As it stands right now, we harvest, globally, 2.5 times more fish than what the oceans can sustainably support. In the past 40 years, global marine life has been slashed by 40 per cent. Larger, predatorial species like swordfish and blue fin tuna have declined by 90 per cent since the 1950s.

Needless to say our current food production system cannot support future human populations.

Fish can be farmed in ways that is healthy for us, the environment, and the fish. For example, one pound of beef requires nine pounds of feed, and 8,000 liters of water to produce. Fish, by contrast, need one pound of fish and hardly any water to produce one pound of … well, fish.

That is because fish float. They use far less energy than standing around all day resisting gravity. Fish are cold blooded, they don’t need to heat themselves, and as funny as this may sound, they hardly drink any water.

New technologies are out there that can produce food for fish that is natural and with little footprint. Microbes and insects are net water producers, they are very healthy for the fish and there is no need to cut down rain forests to produce them. Seaweed as well as micro algae are also more healthy alternatives to conventional fish feed.

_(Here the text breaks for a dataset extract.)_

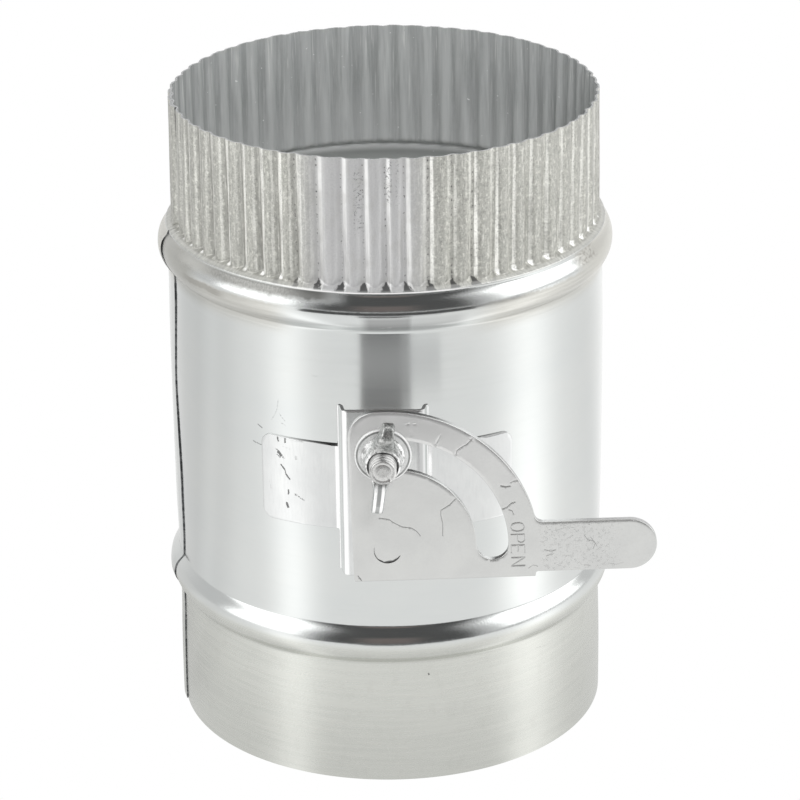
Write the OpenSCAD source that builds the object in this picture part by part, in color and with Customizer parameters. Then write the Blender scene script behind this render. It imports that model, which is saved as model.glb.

It is now possible to farm more species, mimicking their natural environment, that is far more healthier for the fish, the planet and us. Even producing up to ten species at a time, off of each other. All at a cost comparable to conventional farming. It just needs scale.

So next time you’re at the fish counter, or a restaurant, and you find out the fish is farmed, ask where was it farmed (Atlantic salmon from BC, stay clear)? How was it farmed (land based or cage system)? Were antibiotics used (antibiotics are a must when fish are kept in extremely close quarters – stay clear)? What was the feed?

You, the customers will be the ones that will force the industry to wake up and embrace the healthy alternatives on a large scale.

“We must start using the sea as farmers instead of hunters. That is what civilization is about. Farming replacing hunting.”